Romone Penny's competitive basketball career came to an end Friday when he played 100 seconds in American's 72-57 loss to Tennessee in Birmingham, Ala.
This was not a defeat the East Regional audience was watching but another milestone in Penny's passage from a tough corner of south Minneapolis to putting on a cap and gown to graduate from an outstanding Eastern academic institution.
"I grew up on 34th and Stevens," Penny said. "My mother had five children to raise by herself, since my dad was in Chicago. She was working two jobs, so she didn't have the time to drive us places, to go to school conferences."
There was plenty of gang activity in that neighborhood. Penny's older brother became involved and wound up in jail.
"He's incarcerated now," Penny said. "We talked before the tournament, and he told me what he was reading. He got his GED while he was in there. He gets out in a year. I'm excited for him."

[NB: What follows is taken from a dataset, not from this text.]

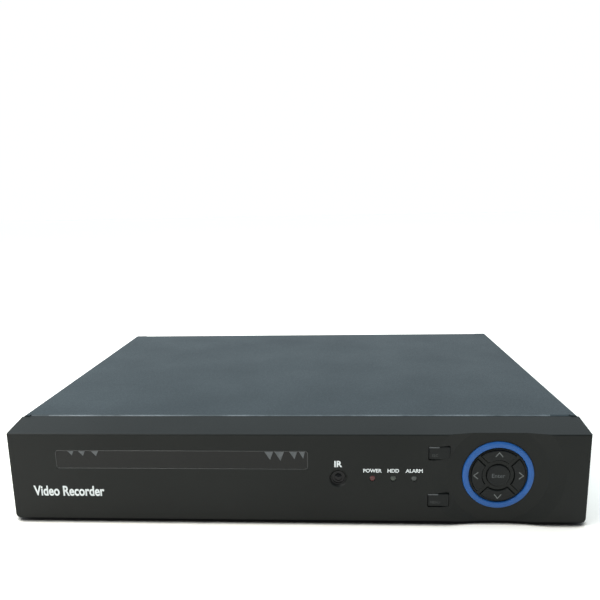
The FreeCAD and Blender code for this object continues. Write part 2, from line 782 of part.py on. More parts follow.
def main_board():
    board = box(board_left, board_right, board_front, board_rear, board_bottom, board_top)
    holes = [rod_z(x, y, clear, 0, 30) for x, y in board_holes]
    save("main_board", board.cut(Part.makeCompound(holes)))
    base = box(38, 74, 150, 186, board_top + 2.0, board_top + 4.5)
    fins = [box(38 + 4.25 * k, 39.4 + 4.25 * k, 150, 186, board_top + 4.3, board_top + 14)
            for k in range(9)]
    save("heat_sink", base.fuse(fins).removeSplitter())
    chips = [box(43, 69, 155, 181, board_top, board_top + 2.0)]
    for x, y, w, d in ((82, 152, 12, 14), (82, 170, 12, 14), (10, 160, 14, 14), (-12, 160, 10, 10),
                       (104, 168, 16, 12), (-40, 158, 14, 10), (-70, 158, 10, 14)):
        chips.append(box(x, x + w, y, y + d, board_top, board_top + 1.3))
    chips.append(box(112, 124, 150, 158, board_top, board_top + 5.5))
    save("board_chips", *chips)
    cans = [(128, 178, 4.0, 9.0), (128, 166, 4.0, 9.0), (118, 190, 3.1, 7.0), (22, 182, 3.1, 7.0),
            (-8, 182, 3.1, 7.0), (100, 152, 4.0, 8.0), (134, 150, 3.1, 7.0)]
    save("board_capacitors", *[rounded(rod_z(x, y, r, board_top, board_top + h), 0.5,
                                       keep=lambda p, t=board_top + h: p.z > t - 0.1)
                               for x, y, r, h in cans])
    holder = tube_z(cell_x, cell_y, 11.6, 10.1, board_top, board_top + 3.4)
    holder = holder.fuse(rod_z(cell_x, cell_y, 11.6, board_top, board_top + 0.8))
    save("cell_holder", holder)
    save("coin_cell", rod_z(cell_x, cell_y, 10.0, board_top + 0.8, board_top + 4.0))
    headers = [socket_block(pad_header_x - 9, pad_header_x + 9, 136.0, 141.0, 6.0),
               socket_block(0.0, 12.0, 142.0, 148.0, 8.0),
               socket_block(-62.0, -44.0, 137.0, 144.0, 8.5),
               socket_block(-88.0, -80.0, 186.0, 191.0, 6.0)]
    save("board_headers", *headers)


def socket_block(x0, x1, y0, y1, height):
    top = board_top + height
    block = box(x0, x1, y0, y1, board_top, top)
    return block.cut(box(x0 + 1.2, x1 - 1.2, y0 + 1.5, y1 - 1.5, board_top + 2, top + 1))


# Rear sockets

def video_jacks():
    blocks = []
    for x in bnc_x:
        block = box(x - 7.3, x + 7.3, 188.0, rear_inside - 0.2, board_top, bnc_z[1] + 7.3)
        blocks.append(rounded(block, 0.6, Vector(0, 1, 0)))
    save("video_jack_blocks", *blocks)
    shells, cores, contacts = [], [], []
    tip = case_depth
    for x in bnc_x:
        for z in bnc_z:
            flange = rod_y(x, z, 6.2, rear_inside - 0.2, tray_rear + 0.9)
            flange = flange.fuse(rod_y(x, z, 5.5, tray_rear, tray_rear + 2.6))
            barrel = rod_y(x, z, bnc_barrel, tray_rear, tip)
            lugs = rod_x(tip - 5.0, z, 1.0, x - 5.7, x + 5.7)
            shell = flange.fuse([barrel, lugs])
            shells.append(shell.cut(rod_y(x, z, 4.1, tray_rear + 1, tip + 1)))
            core = tube_y(x, z, 2.45, 1.15, tray_rear + 1, tip - 1.5)
            foot = rod_y(x, z, 4.1, tray_rear + 1, tray_rear + 2.5)
            cores.append(core.fuse(foot.cut(rod_y(x, z, 1.15, 200, 230))))
            contacts.append(tube_y(x, z, 1.15, 0.6, tray_rear + 1, tip - 2.2))
    save("video_jack_shells", *shells)
    save("video_jack_cores", *cores)
    return contacts


def audio_jacks():
    blocks, shells = [], []
    colours = {"audio_jack_cores_white": rca_z[1], "audio_jack_cores_red": rca_z[0]}
    for x in rca_x:
        block = box(x - 5.4, x + 5.4, 198.0, rear_inside - 0.2, board_top, rca_z[1] + 6.0)
        blocks.append(rounded(block, 0.6, Vector(0, 1, 0)))
        for z in rca_z:
            barrel = rod_y(x, z, rca_barrel, rear_inside - 0.2, tray_rear + 8.5)
            shells.append(barrel.cut(rod_y(x, z, 3.3, rear_inside + 0.5, 230)))
    save("audio_jack_blocks", *blocks)
    save("audio_jack_shells", *shells)
    for name, z in colours.items():
        save(name, *[tube_y(x, z, 3.3, 1.6, rear_inside + 0.5, tray_rear + 7.3) for x in rca_x])


def d_outline(half_top, half_low, half_height, radius, y0, y1):
    """The rounded trapezium of a D connector, centred on the screen socket."""
    low, high = vga_z - half_height, vga_z + half_height
    points = [Vector(vga_x - half_low, y0, low), Vector(vga_x + half_low, y0, low),
              Vector(vga_x + half_top, y0, high), Vector(vga_x - half_top, y0, high)]
    face = Part.Face(Part.makePolygon(points + points[:1]))
    return rounded(face.extrude(Vector(0, y1 - y0, 0)), radius, Vector(0, 1, 0))


def screen_socket():
    """Fifteen-way D socket with its two jack screws."""
    plate = box(vga_x - 15.4, vga_x + 15.4, rear_inside - 0.3, tray_rear + 0.3,
                vga_z - 6.2, vga_z + 6.2)
    shell = plate.fuse(d_outline(8.4, 7.4, 4.1, 1.8, tray_rear, tray_rear + 6.0))
    shell = shell.cut(d_outline(7.9, 6.9, 3.6, 1.5, 200, 230))
    holes = [rod_y(vga_x + s * 12.5, vga_z, 1.7, 200, 230) for s in (-1, 1)]
    save("screen_socket_shell", shell.cut(Part.makeCompound(holes)))
    core = d_outline(7.8, 6.8, 3.5, 1.4, 203.0, tray_rear + 5.6)
    body = box(vga_x - 15.4, vga_x + 15.4, 200.0, rear_inside - 0.3, board_top, vga_z + 6.2)
    pins = []
    for row, z in enumerate((vga_z + 2.0, vga_z, vga_z - 2.0)):
        for k in range(5):
            x = vga_x + (k - 2) * 2.29 + (0.55 if row == 1 else -0.2)
            pins.append(rod_y(x, z, 0.45, tray_rear + 1, 230))
    clear_holes = [rod_y(vga_x + s * 12.5, vga_z, 1.6, 205, 230) for s in (-1, 1)]
    save("screen_socket_core", core.fuse(body).cut(Part.makeCompound(pins + clear_holes)))
    nuts = []
    for s in (-1, 1):
        x = vga_x + s * 12.5
        corners = []
        for k in range(7):
            a = math.radians(60 * k)
            corners.append(Vector(x + 2.75 * math.cos(a), tray_rear + 0.3,
                                  vga_z + 2.75 * math.sin(a)))
        nut = Part.Face(Part.makePolygon(corners)).extrude(Vector(0, 5.0, 0))
        nut = nut.fuse(rod_y(x, vga_z, 1.5, 206.0, tray_rear + 1))
        nuts.append(nut.cut(rod_y(x, vga_z, 1.42, tray_rear + 0.5, 230)))
    save("screen_jack_screws", *nuts)


def frame_socket(x, width, z0, z1, y0, y1, wall, core_half, core_low, core_high, core_end):
    """A metal-shelled socket: a folded shell and the plastic tongue inside it."""
    shell = box(x - width / 2, x + width / 2, y0, y1, z0, z1)
    shell = rounded(shell, 0.6, Vector(0, 1, 0))
    shell = shell.cut(box(x - width / 2 + wall, x + width / 2 - wall, y0 + 3, y1 + 1,
                          z0 + wall, z1 - wall))
    tongue = box(x - core_half, x + core_half, y0 + 3, core_end, core_low, core_high)
    return shell, tongue


def data_sockets():
    y1 = tray_rear + 0.8
    low = board_top
    shell, tongue = frame_socket(hdmi_x, 15.0, low + 0.2, low + 6.0, 200.0, y1, 0.4,
                                 5.5, low + 2.7, low + 3.9, y1 - 1.0)
    shells, tongues = [shell], [tongue]
    for z in (low + 0.4, low + 8.2):
        shell, tongue = frame_socket(usb_x, 13.2, z, z + 7.2, 197.0, y1, 0.4,
                                     5.6, z + 3.8, z + 5.8, y1 - 1.2)
        shells.append(shell)
        tongues.append(tongue)
    save("data_socket_shells", *shells)
    save("data_socket_tongues", *tongues)


def network_socket():
    low = board_top
    y1 = tray_rear + 0.8
    body = box(lan_x - 8.0, lan_x + 8.0, 195.0, y1, low, low + 13.5)
    body = rounded(body, 0.5, Vector(0, 1, 0))
    mouth = box(lan_x - 5.9, lan_x + 5.9, y1 - 12.0, y1 + 1, low + 3.3, low + 11.2)
    latch = box(lan_x - 3.1, lan_x + 3.1, y1 - 9.0, y1 + 1, low + 1.2, low + 3.4)
    save("network_socket", body.cut(mouth.fuse(latch)))


def power_socket():
    low = board_top
    z = low + 6.5
    body = box(power_x - 4.5, power_x + 4.5, 198.0, tray_rear + 0.8, low, low + 11.0)
    body = rounded(body, 0.6, Vector(0, 1, 0))
    collar = rod_y(power_x, z, 4.3, tray_rear, tray_rear + 1.6)
    body = body.fuse(collar).cut(rod_y(power_x, z, 3.1, 203.0, 230))
    pin = rod_y(power_x, z, 1.0, 201.0, tray_rear + 0.6)
    body = body.cut(rod_y(power_x, z, 1.0, 201.0, 204.0))
    save("power_socket", body)
    return pin


# Fan

def fan():
    h = fan_side / 2
    frame = box(fan_x - h, fan_x + h, fan_front, fan_rear, fan_z - h, fan_z + h)
    frame = rounded(frame, 3.0, Vector(0, 1, 0))
    holes = [rod_y(x, z, 1.55, 190, 220) for x, z in fan_corners()]
    frame = frame.cut(Part.makeCompound(holes + [rod_y(fan_x, fan_z, fan_bore, 190, 220)]))
    hub = rod_y(fan_x, fan_z, 9.5, fan_front, fan_front + 1.4)
    arms = []
    for k in range(4):
        bar = box(5, fan_bore + 0.5, fan_front, fan_front + 1.4, -1.2, 1.2)
        bar.rotate(Vector(0, 0, 0), Vector(0, 1, 0), 45 + 90 * k)
        bar.translate(Vector(fan_x, 0, fan_z))
        arms.append(bar)
    coil = rod_y(fan_x, fan_z, 6.8, fan_front, fan_front + 7.0)
    frame = frame.fuse([hub, coil] + arms)
    frame = frame.cut(rod_y(fan_x, fan_z, 1.04, fan_front + 1.0, 230))
    save("fan_frame", frame)
    cup = rod_y(fan_x, fan_z, 9.2, fan_front + 2.2, fan_rear - 0.6)
    cup = rounded(cup, 0.8, keep=lambda p: p.y > fan_rear - 1)
    cup = cup.cut(rod_y(fan_x, fan_z, 7.6, 190, fan_rear - 2.0))
    pin = rod_y(fan_x, fan_z, 1.0, fan_front + 1.4, fan_rear - 1)
    blades = []
    for k in range(fan_blades):
        blade = box(8.8, 18.2, -0.5, 0.5, -3.6, 3.6)
        blade.rotate(Vector(0, 0, 0), Vector(1, 0, 0), -50)
        blade.translate(Vector(0, (fan_front + fan_rear) / 2 + 0.9, 0))
        blade.rotate(Vector(0, 0, 0), Vector(0, 1, 0), 360 / fan_blades * k)
        blade.translate(Vector(fan_x, 0, fan_z))
        blades.append(blade)
    sweep = rod_y(fan_x, fan_z, 18.2, fan_front + 1.9, fan_rear - 0.5)
    save("fan_rotor", cup.fuse([pin] + [b.common(sweep) for b in blades]))


def main():
    os.makedirs("parts", exist_ok=True)
    front_bezel()
    slot_window()
    light_ring()
    ir_window()
    indicator_lights()
    keys()
    switch_housings()
    keypad_board()
    keypad_components()
    top_cover()
    chassis_tray()
    feet()
    screws()
    hard_drive()
    main_board()
    contacts = video_jacks()
    audio_jacks()
    screen_socket()
    data_sockets()
    network_socket()
    contacts.append(power_socket())
    save("socket_contacts", *contacts)
    fan()


main()
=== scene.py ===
import json
import math
import random

import bmesh
import bpy
from mathutils import Matrix, Vector


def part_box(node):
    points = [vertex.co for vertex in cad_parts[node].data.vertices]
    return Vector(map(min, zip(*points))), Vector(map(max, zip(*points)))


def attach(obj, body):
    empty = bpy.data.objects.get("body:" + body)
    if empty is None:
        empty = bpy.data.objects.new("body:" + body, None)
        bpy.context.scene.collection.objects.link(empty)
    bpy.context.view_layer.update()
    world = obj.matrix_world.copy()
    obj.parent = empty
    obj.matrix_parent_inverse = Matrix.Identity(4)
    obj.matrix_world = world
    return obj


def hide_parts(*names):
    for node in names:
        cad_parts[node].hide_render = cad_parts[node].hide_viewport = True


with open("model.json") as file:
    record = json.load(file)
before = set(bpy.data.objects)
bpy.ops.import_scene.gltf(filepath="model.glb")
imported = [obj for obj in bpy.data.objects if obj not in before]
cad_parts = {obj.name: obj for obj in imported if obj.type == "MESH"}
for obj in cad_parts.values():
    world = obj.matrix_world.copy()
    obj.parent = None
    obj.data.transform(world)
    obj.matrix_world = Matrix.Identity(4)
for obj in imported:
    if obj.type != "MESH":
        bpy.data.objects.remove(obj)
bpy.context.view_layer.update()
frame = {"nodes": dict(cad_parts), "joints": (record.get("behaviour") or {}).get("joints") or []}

nodes = frame["nodes"]
mm = 0.001
print("recorder: frame loaded,", len(nodes), "nodes")


# places, read from the frame

def middle(node):
    low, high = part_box(node)
    return (low + high) / 2


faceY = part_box("front_bezel")[0].y
padAt = middle("light_ring")
windowLow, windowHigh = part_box("slot_window")
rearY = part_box("chassis_tray")[1].y


# materials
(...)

Romone was in the seventh grade when he tried out for the Southwest Area traveling basketball team. He was selected for the "B" team. Rex Holland was one of the coaches.
"A woman came up to me and said, 'That young man is going to need some rides,'" Holland said. "I started to tell her, 'This isn't a cab service,' but she said, 'You do it. You take an extra interest in him. He's a good boy.'"
Penny played for the Southwest travelers for two years. The bond between him and Holland became so close that Romone now says, "He's a father figure for me."